+++ INPUT MATERIAL +++

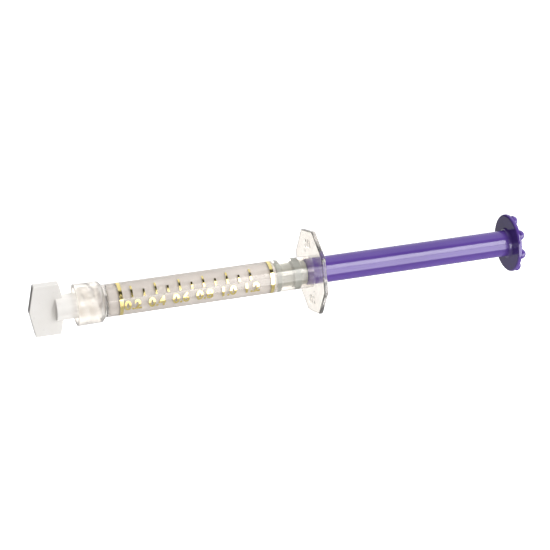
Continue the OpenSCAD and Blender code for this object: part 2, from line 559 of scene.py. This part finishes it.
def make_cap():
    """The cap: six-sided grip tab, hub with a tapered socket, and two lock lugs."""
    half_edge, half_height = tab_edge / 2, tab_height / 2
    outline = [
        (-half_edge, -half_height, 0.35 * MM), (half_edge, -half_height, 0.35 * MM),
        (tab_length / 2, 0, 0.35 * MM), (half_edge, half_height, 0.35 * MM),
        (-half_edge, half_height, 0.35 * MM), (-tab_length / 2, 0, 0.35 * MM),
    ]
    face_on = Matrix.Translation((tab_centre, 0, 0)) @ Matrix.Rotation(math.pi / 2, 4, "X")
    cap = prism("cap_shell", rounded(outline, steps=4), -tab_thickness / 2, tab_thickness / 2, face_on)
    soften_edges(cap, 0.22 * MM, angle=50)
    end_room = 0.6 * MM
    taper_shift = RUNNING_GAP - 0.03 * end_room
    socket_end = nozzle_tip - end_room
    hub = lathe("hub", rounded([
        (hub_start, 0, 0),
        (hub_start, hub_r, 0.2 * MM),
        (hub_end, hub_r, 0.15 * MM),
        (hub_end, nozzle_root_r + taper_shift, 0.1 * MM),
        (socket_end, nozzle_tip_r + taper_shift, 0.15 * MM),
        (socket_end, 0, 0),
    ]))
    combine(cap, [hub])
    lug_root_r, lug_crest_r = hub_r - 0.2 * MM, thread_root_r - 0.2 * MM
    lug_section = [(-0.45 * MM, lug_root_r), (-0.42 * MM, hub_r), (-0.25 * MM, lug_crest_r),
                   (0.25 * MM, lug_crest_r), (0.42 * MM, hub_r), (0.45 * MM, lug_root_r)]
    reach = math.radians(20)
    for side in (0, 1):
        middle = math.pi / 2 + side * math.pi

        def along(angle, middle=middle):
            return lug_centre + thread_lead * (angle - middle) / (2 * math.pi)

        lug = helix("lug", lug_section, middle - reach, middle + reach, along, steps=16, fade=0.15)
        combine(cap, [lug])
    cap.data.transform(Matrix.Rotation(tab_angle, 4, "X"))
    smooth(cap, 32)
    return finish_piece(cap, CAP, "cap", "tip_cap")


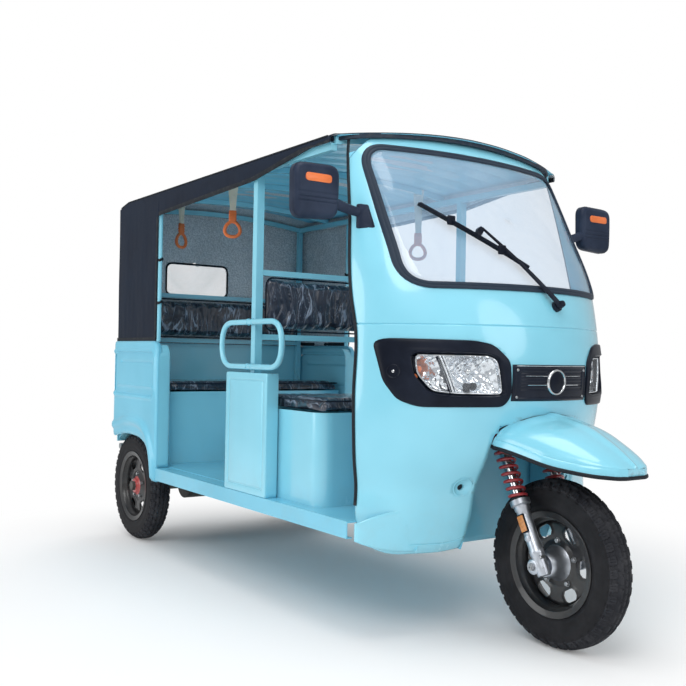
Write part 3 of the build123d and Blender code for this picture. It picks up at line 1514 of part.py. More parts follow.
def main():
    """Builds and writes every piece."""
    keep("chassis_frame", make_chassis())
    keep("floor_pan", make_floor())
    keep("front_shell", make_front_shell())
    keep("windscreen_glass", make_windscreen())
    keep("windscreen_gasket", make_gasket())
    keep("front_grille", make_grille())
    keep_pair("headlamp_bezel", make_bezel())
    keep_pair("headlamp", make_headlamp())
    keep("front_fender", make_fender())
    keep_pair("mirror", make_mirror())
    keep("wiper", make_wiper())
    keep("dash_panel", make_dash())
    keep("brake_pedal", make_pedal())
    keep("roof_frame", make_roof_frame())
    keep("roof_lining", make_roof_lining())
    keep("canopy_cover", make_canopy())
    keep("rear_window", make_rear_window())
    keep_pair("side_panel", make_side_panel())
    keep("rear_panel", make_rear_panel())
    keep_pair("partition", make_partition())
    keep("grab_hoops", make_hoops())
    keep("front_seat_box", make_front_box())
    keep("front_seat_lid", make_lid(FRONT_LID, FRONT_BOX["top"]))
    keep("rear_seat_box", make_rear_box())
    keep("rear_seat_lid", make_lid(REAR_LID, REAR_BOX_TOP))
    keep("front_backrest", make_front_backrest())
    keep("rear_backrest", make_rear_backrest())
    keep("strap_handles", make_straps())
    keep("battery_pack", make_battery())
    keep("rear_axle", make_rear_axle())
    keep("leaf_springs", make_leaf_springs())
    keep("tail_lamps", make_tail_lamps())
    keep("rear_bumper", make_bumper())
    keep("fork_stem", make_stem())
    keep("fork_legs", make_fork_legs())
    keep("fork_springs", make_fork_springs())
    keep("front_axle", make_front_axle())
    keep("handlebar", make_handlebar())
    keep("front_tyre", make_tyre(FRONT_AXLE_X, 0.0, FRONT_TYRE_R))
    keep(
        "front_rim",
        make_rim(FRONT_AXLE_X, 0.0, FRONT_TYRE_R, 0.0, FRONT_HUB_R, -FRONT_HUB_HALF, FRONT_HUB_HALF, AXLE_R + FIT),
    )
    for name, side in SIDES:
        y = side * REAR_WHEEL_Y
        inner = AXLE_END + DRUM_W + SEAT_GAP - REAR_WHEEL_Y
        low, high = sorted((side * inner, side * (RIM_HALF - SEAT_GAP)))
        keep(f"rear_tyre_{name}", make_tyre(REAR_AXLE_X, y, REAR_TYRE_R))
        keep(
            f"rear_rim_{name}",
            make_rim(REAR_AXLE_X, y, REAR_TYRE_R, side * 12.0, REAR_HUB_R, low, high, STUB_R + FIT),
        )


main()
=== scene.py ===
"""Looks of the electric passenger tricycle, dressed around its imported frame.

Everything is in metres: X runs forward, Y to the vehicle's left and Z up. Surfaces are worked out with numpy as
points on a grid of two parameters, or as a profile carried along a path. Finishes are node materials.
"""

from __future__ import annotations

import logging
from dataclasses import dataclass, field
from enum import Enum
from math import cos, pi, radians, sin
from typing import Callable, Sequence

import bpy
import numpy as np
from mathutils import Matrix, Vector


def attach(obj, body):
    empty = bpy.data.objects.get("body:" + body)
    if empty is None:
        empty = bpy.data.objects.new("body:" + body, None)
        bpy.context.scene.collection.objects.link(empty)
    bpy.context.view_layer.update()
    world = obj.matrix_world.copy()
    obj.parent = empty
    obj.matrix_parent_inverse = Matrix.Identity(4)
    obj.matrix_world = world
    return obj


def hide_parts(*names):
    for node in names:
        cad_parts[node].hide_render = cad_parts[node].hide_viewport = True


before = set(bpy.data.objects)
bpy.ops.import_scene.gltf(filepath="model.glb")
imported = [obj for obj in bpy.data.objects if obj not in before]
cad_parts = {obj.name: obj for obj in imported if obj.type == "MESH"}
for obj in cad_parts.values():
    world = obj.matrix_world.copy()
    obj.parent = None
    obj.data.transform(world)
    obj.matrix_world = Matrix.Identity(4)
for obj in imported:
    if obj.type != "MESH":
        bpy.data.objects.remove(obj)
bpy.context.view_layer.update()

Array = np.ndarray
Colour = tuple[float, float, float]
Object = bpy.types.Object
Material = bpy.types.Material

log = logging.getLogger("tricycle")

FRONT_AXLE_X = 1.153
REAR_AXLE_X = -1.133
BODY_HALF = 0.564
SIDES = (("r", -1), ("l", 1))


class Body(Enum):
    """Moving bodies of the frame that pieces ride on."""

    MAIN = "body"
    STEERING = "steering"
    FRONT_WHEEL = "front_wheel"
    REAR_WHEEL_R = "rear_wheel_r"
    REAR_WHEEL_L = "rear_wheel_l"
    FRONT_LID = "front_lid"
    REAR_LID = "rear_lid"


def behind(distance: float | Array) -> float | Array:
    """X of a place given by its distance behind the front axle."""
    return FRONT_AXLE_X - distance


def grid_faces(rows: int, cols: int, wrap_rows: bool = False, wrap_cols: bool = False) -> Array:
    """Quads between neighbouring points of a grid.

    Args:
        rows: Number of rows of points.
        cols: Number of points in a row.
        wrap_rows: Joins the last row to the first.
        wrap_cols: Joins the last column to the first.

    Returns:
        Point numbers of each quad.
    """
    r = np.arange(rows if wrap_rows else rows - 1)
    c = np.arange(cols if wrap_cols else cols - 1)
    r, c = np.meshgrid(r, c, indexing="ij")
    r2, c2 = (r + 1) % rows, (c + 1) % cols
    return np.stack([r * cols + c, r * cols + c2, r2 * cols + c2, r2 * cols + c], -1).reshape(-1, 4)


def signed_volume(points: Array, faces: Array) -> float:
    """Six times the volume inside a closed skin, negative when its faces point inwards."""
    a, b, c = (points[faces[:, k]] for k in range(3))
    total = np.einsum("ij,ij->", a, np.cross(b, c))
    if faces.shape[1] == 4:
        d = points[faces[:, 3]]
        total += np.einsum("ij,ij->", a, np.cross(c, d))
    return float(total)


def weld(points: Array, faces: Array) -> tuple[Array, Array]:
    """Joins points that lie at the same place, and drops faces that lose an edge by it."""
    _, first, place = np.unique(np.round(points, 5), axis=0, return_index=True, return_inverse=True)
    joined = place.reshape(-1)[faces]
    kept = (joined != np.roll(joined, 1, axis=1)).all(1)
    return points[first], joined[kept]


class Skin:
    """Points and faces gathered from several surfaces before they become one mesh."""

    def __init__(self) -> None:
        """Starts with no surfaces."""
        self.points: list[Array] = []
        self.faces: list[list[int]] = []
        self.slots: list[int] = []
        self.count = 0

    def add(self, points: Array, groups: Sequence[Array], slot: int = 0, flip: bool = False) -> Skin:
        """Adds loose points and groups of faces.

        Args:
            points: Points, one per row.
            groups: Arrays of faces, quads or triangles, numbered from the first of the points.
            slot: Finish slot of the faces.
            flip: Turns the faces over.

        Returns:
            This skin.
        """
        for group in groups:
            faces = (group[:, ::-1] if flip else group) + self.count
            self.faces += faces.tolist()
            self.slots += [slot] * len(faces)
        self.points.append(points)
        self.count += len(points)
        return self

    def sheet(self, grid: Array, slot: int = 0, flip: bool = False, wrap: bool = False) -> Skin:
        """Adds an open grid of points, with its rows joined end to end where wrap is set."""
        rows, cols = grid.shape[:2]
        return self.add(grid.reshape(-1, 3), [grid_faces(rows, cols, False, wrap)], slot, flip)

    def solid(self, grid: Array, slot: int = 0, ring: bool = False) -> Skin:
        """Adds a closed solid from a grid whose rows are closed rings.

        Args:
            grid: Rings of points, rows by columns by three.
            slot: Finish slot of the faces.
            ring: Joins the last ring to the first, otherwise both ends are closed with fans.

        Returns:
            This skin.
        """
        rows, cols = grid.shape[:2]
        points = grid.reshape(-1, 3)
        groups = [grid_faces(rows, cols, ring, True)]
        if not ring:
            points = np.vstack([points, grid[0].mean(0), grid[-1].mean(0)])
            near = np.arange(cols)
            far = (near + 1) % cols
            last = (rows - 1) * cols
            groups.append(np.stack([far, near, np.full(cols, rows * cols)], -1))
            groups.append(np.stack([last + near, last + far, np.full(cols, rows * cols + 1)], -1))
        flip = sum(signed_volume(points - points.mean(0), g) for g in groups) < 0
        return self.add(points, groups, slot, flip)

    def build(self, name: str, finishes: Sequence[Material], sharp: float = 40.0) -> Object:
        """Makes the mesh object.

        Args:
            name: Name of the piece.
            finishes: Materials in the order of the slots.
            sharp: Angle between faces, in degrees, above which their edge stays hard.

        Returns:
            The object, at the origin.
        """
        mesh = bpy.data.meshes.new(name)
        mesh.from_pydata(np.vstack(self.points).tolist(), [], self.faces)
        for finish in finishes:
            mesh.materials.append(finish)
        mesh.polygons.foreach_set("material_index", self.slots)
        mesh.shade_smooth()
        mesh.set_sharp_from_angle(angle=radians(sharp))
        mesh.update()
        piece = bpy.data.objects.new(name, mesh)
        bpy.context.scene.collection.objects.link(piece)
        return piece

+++

**TASK PROMPT**
Only the lines from the one containing "inner = AXLE_END" through the one containing "bpy.data.objects.remove(obj)" are to be retyped, both boundary lines included, with no other material.

**ANSWER FOR THIS EXERCISE**
        inner = AXLE_END + DRUM_W + SEAT_GAP - REAR_WHEEL_Y
        low, high = sorted((side * inner, side * (RIM_HALF - SEAT_GAP)))
        keep(f"rear_tyre_{name}", make_tyre(REAR_AXLE_X, y, REAR_TYRE_R))
        keep(
            f"rear_rim_{name}",
            make_rim(REAR_AXLE_X, y, REAR_TYRE_R, side * 12.0, REAR_HUB_R, low, high, STUB_R + FIT),
        )


main()
=== scene.py ===
"""Looks of the electric passenger tricycle, dressed around its imported frame.

Everything is in metres: X runs forward, Y to the vehicle's left and Z up. Surfaces are worked out with numpy as
points on a grid of two parameters, or as a profile carried along a path. Finishes are node materials.
"""

from __future__ import annotations

import logging
from dataclasses import dataclass, field
from enum import Enum
from math import cos, pi, radians, sin
from typing import Callable, Sequence

import bpy
import numpy as np
from mathutils import Matrix, Vector


def attach(obj, body):
    empty = bpy.data.objects.get("body:" + body)
    if empty is None:
        empty = bpy.data.objects.new("body:" + body, None)
        bpy.context.scene.collection.objects.link(empty)
    bpy.context.view_layer.update()
    world = obj.matrix_world.copy()
    obj.parent = empty
    obj.matrix_parent_inverse = Matrix.Identity(4)
    obj.matrix_world = world
    return obj


def hide_parts(*names):
    for node in names:
        cad_parts[node].hide_render = cad_parts[node].hide_viewport = True


before = set(bpy.data.objects)
bpy.ops.import_scene.gltf(filepath="model.glb")
imported = [obj for obj in bpy.data.objects if obj not in before]
cad_parts = {obj.name: obj for obj in imported if obj.type == "MESH"}
for obj in cad_parts.values():
    world = obj.matrix_world.copy()
    obj.parent = None
    obj.data.transform(world)
    obj.matrix_world = Matrix.Identity(4)
for obj in imported:
    if obj.type != "MESH":
        bpy.data.objects.remove(obj)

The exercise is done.